Bahareh Bahmanpour1 & Amir Ali Nojumian2
1PhD in English Literature, Islamic Azad University, Central Tehran Branch (IAUCTB), Tehran, Iran, firstname.lastname@example.org, https://orcid.org/0000-0002-4971-6486
2Associate Professor of English Literature, Shahid Beheshti University (SBU), Tehran, Iran, email@example.com
Received August 15, 2018; Revised August 28, 2018: Accepted October 27, 2018; Published October 27, 2018.

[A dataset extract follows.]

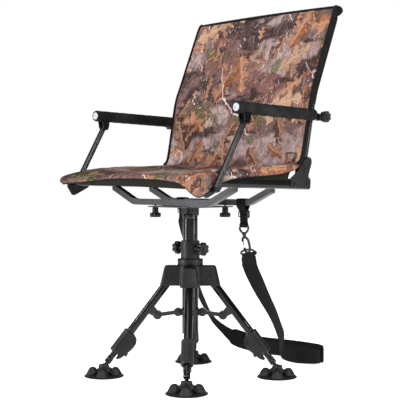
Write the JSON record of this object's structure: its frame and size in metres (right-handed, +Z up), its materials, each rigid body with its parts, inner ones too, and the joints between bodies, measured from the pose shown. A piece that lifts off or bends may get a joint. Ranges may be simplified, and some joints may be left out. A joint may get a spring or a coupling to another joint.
{
  "type": "blind swivel chair",
  "caption": "Folding padded chair with armrests on a height-adjustable swivel post and a folding base with telescoping legs and ball-jointed feet.",
  "frame": {"origin": "on the floor, under the middle of the chair's box without its carry strap", "axes": "+Z up, -Y the way the sitter faces, +X the sitter's left"},
  "size_m": [0.62, 0.638, 0.983],
  "materials": {
    "gloss_black_tube": "gloss black powder coat",
    "satin_grey_tube": "satin dark grey powder coat",
    "black_plastic": "fine-textured black moulded nylon",
    "black_steel": "semi-gloss black plated steel",
    "black_rubber": "matt black rubber",
    "black_foam": "matt closed-cell foam sleeve",
    "camo_fabric": null,
    "black_webbing": "black woven webbing"
  },
  "bodies": {
    "base": {"leg_hub": "black_plastic", "center_column": "gloss_black_tube"},
    "swivel": {"swivel_collar": "black_plastic"},
    "collar_knob_right": {"collar_knob_right": "black_plastic"},
    "collar_knob_left": {"collar_knob_left": "black_plastic"},
    "seat": {"seat_post": "gloss_black_tube", "mount_plate": "satin_grey_tube", "cradle_tube_front": "satin_grey_tube", "cradle_tube_rear": "satin_grey_tube", "seat_rail_left": "gloss_black_tube", "seat_rail_right": "gloss_black_tube", "hinge_bracket_left": "black_steel", "hinge_bracket_right": "black_steel", "strut_bracket_left": "black_steel", "strut_bracket_right": "black_steel", "seat_pad": "camo_fabric", "strap_loop_left": "black_webbing", "strap_loop_right": "black_webbing", "snap_hook": "black_steel", "strap_webbing": "black_webbing", "shoulder_pad": "black_webbing"},
    "plate_knob_front_right": {"plate_knob_front_right": "black_plastic"},
    "plate_knob_rear_right": {"plate_knob_rear_right": "black_plastic"},
    "plate_knob_front_left": {"plate_knob_front_left": "black_plastic"},
    "plate_knob_rear_left": {"plate_knob_rear_left": "black_plastic"},
    "back": {"back_frame": "satin_grey_tube", "back_pad": "camo_fabric"},
    "strut_right": {"strut_right": "gloss_black_tube"},
    "arm_right": {"arm_tube_right": "gloss_black_tube", "arm_grip_right": "black_foam"},
    "arm_knob_right": {"arm_knob_right": "black_plastic"},
    "strut_left": {"strut_left": "gloss_black_tube"},
    "arm_left": {"arm_tube_left": "gloss_black_tube", "arm_grip_left": "black_foam"},
    "arm_knob_left": {"arm_knob_left": "black_plastic"},
    "brace_slider": {"brace_slider": "black_plastic"},
    "leg_1": {"leg_tube_1": "gloss_black_tube", "leg_clamp_1": "black_plastic"},
    "clamp_lever_1": {"clamp_lever_1": "black_plastic"},
    "leg_extension_1": {"leg_extension_1": "gloss_black_tube"},
    "foot_1": {"foot_1": "black_rubber"},
    "brace_arm_1": {"brace_arm_1": "black_steel"},
    "leg_2": {"leg_tube_2": "gloss_black_tube", "leg_clamp_2": "black_plastic"},
    "clamp_lever_2": {"clamp_lever_2": "black_plastic"},
    "leg_extension_2": {"leg_extension_2": "gloss_black_tube"},
    "foot_2": {"foot_2": "black_rubber"},
    "brace_arm_2": {"brace_arm_2": "black_steel"},
    "leg_3": {"leg_tube_3": "gloss_black_tube", "leg_clamp_3": "black_plastic"},
    "clamp_lever_3": {"clamp_lever_3": "black_plastic"},
    "leg_extension_3": {"leg_extension_3": "gloss_black_tube"},
    "foot_3": {"foot_3": "black_rubber"},
    "brace_arm_3": {"brace_arm_3": "black_steel"},
    "leg_4": {"leg_tube_4": "gloss_black_tube", "leg_clamp_4": "black_plastic"},
    "clamp_lever_4": {"clamp_lever_4": "black_plastic"},
    "leg_extension_4": {"leg_extension_4": "gloss_black_tube"},
    "foot_4": {"foot_4": "black_rubber"},
    "brace_arm_4": {"brace_arm_4": "black_steel"}
  },
  "joints": [
    {"name": "seat_swivel", "type": "hinge", "parent": "base", "child": "swivel", "pos_m": [0, -0.048, 0.298], "axis": [0, 0, 1], "continuous": true},
    {"name": "seat_height", "type": "slide", "parent": "swivel", "child": "seat", "axis": [0, 0, 1], "range_m": [-0.055, 0.08]},
    {"name": "collar_knob_right_turn", "type": "hinge", "parent": "swivel", "child": "collar_knob_right", "pos_m": [-0.039, -0.048, 0.343], "axis": [-1, 0, 0], "continuous": true},
    {"name": "collar_knob_left_turn", "type": "hinge", "parent": "swivel", "child": "collar_knob_left", "pos_m": [0.039, -0.048, 0.343], "axis": [1, 0, 0], "continuous": true},
    {"name": "plate_knob_front_right_turn", "type": "hinge", "parent": "seat", "child": "plate_knob_front_right", "pos_m": [-0.064, -0.115, 0.4374], "axis": [0, 0, -1], "continuous": true},
    {"name": "plate_knob_rear_right_turn", "type": "hinge", "parent": "seat", "child": "plate_knob_rear_right", "pos_m": [-0.064, 0.019, 0.4374], "axis": [0, 0, -1], "continuous": true},
    {"name": "plate_knob_front_left_turn", "type": "hinge", "parent": "seat", "child": "plate_knob_front_left", "pos_m": [0.064, -0.115, 0.4374], "axis": [0, 0, -1], "continuous": true},
    {"name": "plate_knob_rear_left_turn", "type": "hinge", "parent": "seat", "child": "plate_knob_rear_left", "pos_m": [0.064, 0.019, 0.4374], "axis": [0, 0, -1], "continuous": true},
    {"name": "back_fold", "type": "hinge", "parent": "seat", "child": "back", "pos_m": [0, 0.117, 0.548], "axis": [1, 0, 0], "range_deg": [0, 78]},
    {"name": "strut_right_swing", "type": "hinge", "parent": "seat", "child": "strut_right", "pos_m": [-0.2745, -0.222, 0.503], "axis": [1, 0, 0], "range_deg": [0, 44.8]},
    {"name": "arm_right_swing", "type": "hinge", "parent": "strut_right", "child": "arm_right", "pos_m": [-0.2745, -0.122, 0.671], "axis": [1, 0, 0], "range_deg": [-67.05, 0]},
    {"name": "arm_knob_right_turn", "type": "hinge", "parent": "arm_right", "child": "arm_knob_right", "pos_m": [-0.292, 0.147, 0.6875], "axis": [-1, 0, 0], "continuous": true},
    {"name": "strut_left_swing", "type": "hinge", "parent": "seat", "child": "strut_left", "pos_m": [0.2745, -0.222, 0.503], "axis": [1, 0, 0], "range_deg": [0, 44.8]},
    {"name": "arm_left_swing", "type": "hinge", "parent": "strut_left", "child": "arm_left", "pos_m": [0.2745, -0.122, 0.671], "axis": [1, 0, 0], "range_deg": [-67.05, 0]},
    {"name": "arm_knob_left_turn", "type": "hinge", "parent": "arm_left", "child": "arm_knob_left", "pos_m": [0.292, 0.147, 0.6875], "axis": [1, 0, 0], "continuous": true},
    {"name": "brace_slider_slide", "type": "slide", "parent": "base", "child": "brace_slider", "axis": [0, 0, 1], "range_m": [0, 0.04199]},
    {"name": "leg_1_fold", "type": "hinge", "parent": "base", "child": "leg_1", "pos_m": [0.03535, -0.08335, 0.266], "axis": [0.7071, 0.7071, 0], "range_deg": [0, 29]},
    {"name": "brace_arm_1_swing", "type": "hinge", "parent": "brace_slider", "child": "brace_arm_1", "pos_m": [0.02298, -0.07098, 0.1735], "axis": [0.7071, 0.7071, 0], "range_deg": [0, 80.81]},
    {"name": "clamp_lever_1_flip", "type": "hinge", "parent": "leg_1", "child": "clamp_lever_1", "pos_m": [0.1062, -0.1542, 0.09233], "axis": [0.7071, 0.7071, 0], "range_deg": [0, 90]},
    {"name": "leg_extension_1_slide", "type": "slide", "parent": "leg_1", "child": "leg_extension_1", "axis": [0.4255, -0.4255, -0.7986], "range_m": [-0.02, 0.09]},
    {"name": "foot_1_tilt", "type": "hinge", "parent": "leg_extension_1", "child": "foot_1", "pos_m": [0.16302, -0.21102, 0.02641], "axis": [0.7071, 0.7071, 0], "range_deg": [-20, 20]},
    {"name": "leg_2_fold", "type": "hinge", "parent": "base", "child": "leg_2", "pos_m": [0.03535, -0.01264, 0.266], "axis": [-0.7071, 0.7071, 0], "range_deg": [0, 29]},
    {"name": "brace_arm_2_swing", "type": "hinge", "parent": "brace_slider", "child": "brace_arm_2", "pos_m": [0.02298, -0.02502, 0.1735], "axis": [-0.7071, 0.7071, 0], "range_deg": [0, 80.81]},
    {"name": "clamp_lever_2_flip", "type": "hinge", "parent": "leg_2", "child": "clamp_lever_2", "pos_m": [0.1062, 0.0582, 0.09233], "axis": [-0.7071, 0.7071, 0], "range_deg": [0, 90]},
    {"name": "leg_extension_2_slide", "type": "slide", "parent": "leg_2", "child": "leg_extension_2", "axis": [0.4255, 0.4255, -0.7986], "range_m": [-0.02, 0.09]},
    {"name": "foot_2_tilt", "type": "hinge", "parent": "leg_extension_2", "child": "foot_2", "pos_m": [0.16302, 0.11502, 0.02641], "axis": [-0.7071, 0.7071, 0], "range_deg": [-20, 20]},
    {"name": "leg_3_fold", "type": "hinge", "parent": "base", "child": "leg_3", "pos_m": [-0.03535, -0.01264, 0.266], "axis": [-0.7071, -0.7071, 0], "range_deg": [0, 29]},
    {"name": "brace_arm_3_swing", "type": "hinge", "parent": "brace_slider", "child": "brace_arm_3", "pos_m": [-0.02298, -0.02502, 0.1735], "axis": [-0.7071, -0.7071, 0], "range_deg": [0, 80.81]},
    {"name": "clamp_lever_3_flip", "type": "hinge", "parent": "leg_3", "child": "clamp_lever_3", "pos_m": [-0.1062, 0.0582, 0.09233], "axis": [-0.7071, -0.7071, 0], "range_deg": [0, 90]},
    {"name": "leg_extension_3_slide", "type": "slide", "parent": "leg_3", "child": "leg_extension_3", "axis": [-0.4255, 0.4255, -0.7986], "range_m": [-0.02, 0.09]},
    {"name": "foot_3_tilt", "type": "hinge", "parent": "leg_extension_3", "child": "foot_3", "pos_m": [-0.16302, 0.11502, 0.02641], "axis": [-0.7071, -0.7071, 0], "range_deg": [-20, 20]},
    {"name": "leg_4_fold", "type": "hinge", "parent": "base", "child": "leg_4", "pos_m": [-0.03535, -0.08335, 0.266], "axis": [0.7071, -0.7071, 0], "range_deg": [0, 29]},
    {"name": "brace_arm_4_swing", "type": "hinge", "parent": "brace_slider", "child": "brace_arm_4", "pos_m": [-0.02298, -0.07098, 0.1735], "axis": [0.7071, -0.7071, 0], "range_deg": [0, 80.81]},
    {"name": "clamp_lever_4_flip", "type": "hinge", "parent": "leg_4", "child": "clamp_lever_4", "pos_m": [-0.1062, -0.1542, 0.09233], "axis": [0.7071, -0.7071, 0], "range_deg": [0, 90]},
    {"name": "leg_extension_4_slide", "type": "slide", "parent": "leg_4", "child": "leg_extension_4", "axis": [-0.4255, -0.4255, -0.7986], "range_m": [-0.02, 0.09]},
    {"name": "foot_4_tilt", "type": "hinge", "parent": "leg_extension_4", "child": "foot_4", "pos_m": [-0.16302, -0.21102, 0.02641], "axis": [0.7071, -0.7071, 0], "range_deg": [-20, 20]}
  ],
  "couplings": [
    {"joint": "strut_right_swing", "follows": "back_fold", "ratio": 0.57056},
    {"joint": "arm_right_swing", "follows": "back_fold", "ratio": -0.85576},
    {"joint": "strut_left_swing", "follows": "back_fold", "ratio": 0.57056},
    {"joint": "arm_left_swing", "follows": "back_fold", "ratio": -0.85576},
    {"joint": "brace_slider_slide", "follows": "leg_1_fold", "m_per_rad": 0.082364},
    {"joint": "brace_arm_1_swing", "follows": "leg_1_fold", "ratio": 2.7762},
    {"joint": "leg_2_fold", "follows": "leg_1_fold", "ratio": 1},
    {"joint": "brace_arm_2_swing", "follows": "leg_1_fold", "ratio": 2.7762},
    {"joint": "leg_3_fold", "follows": "leg_1_fold", "ratio": 1},
    {"joint": "brace_arm_3_swing", "follows": "leg_1_fold", "ratio": 2.7762},
    {"joint": "leg_4_fold", "follows": "leg_1_fold", "ratio": 1},
    {"joint": "brace_arm_4_swing", "follows": "leg_1_fold", "ratio": 2.7762}
  ]
}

The present article is based on the major premise that the loss of a homeland (in the present case, Mother India) gives rise to such a long complicated mourning process that not only the first-generation diasporic subjects but also their second-generation offspring are afflicted by the infection of the original wound of departure. Synthesizing the trope of departure-as-death (a trope used here to compare the original departure from the motherland to a psychological death of a kind) and the trope of the dead mother (a trope used here to compare the dead-yet-living motherland and its cultural markers to the haunting phantom of a dead-yet-living biological mother), the paper argues that the diasporic subjectivity (in the present case, the Indian diasporic subjectivity) is a site at which a dialectic struggle between the two contending forces of the metaphoric death of the motherland and the constant desire for her is re-enacted. It is this same struggle, the present article claims, that is best illustrated in Ginu Kamani’s “Just Between Indians,” the penultimate story of her 1995 debut collection of short fiction Junglee Girl. As a story written by a second-generation Indian diasporic woman writer, “Just Between Indians” highlights the haunting quality of the absence/presence of Mother India in the lives of the second-generation diasporic subjects. Exploiting Nicolas Abraham and Maria Torok’s notion of “the exquisite corpse” within a diasporic context, this article then not only throws into sharp relief the representational possibilities that “the virtual space of spectrality” has to offer for the literary signification of the trauma of displacement (or the diasporic trauma), but also brings to the fore the therapeutic and liberating force of the trope of the return of the dead mother. Creating an ethical space which can facilitate embracing the dead-yet-living (m)otherland on its own terms, such a trope helps both in re-constructing the desire for the homeland and in fulfilling a rather belated process of grieving for an apparently irremediable loss.
Keywords: Diaspora, Trauma of Displacement, Spectrality, Exquisite Corpse, Abraham and Torok, Ginu Kamani.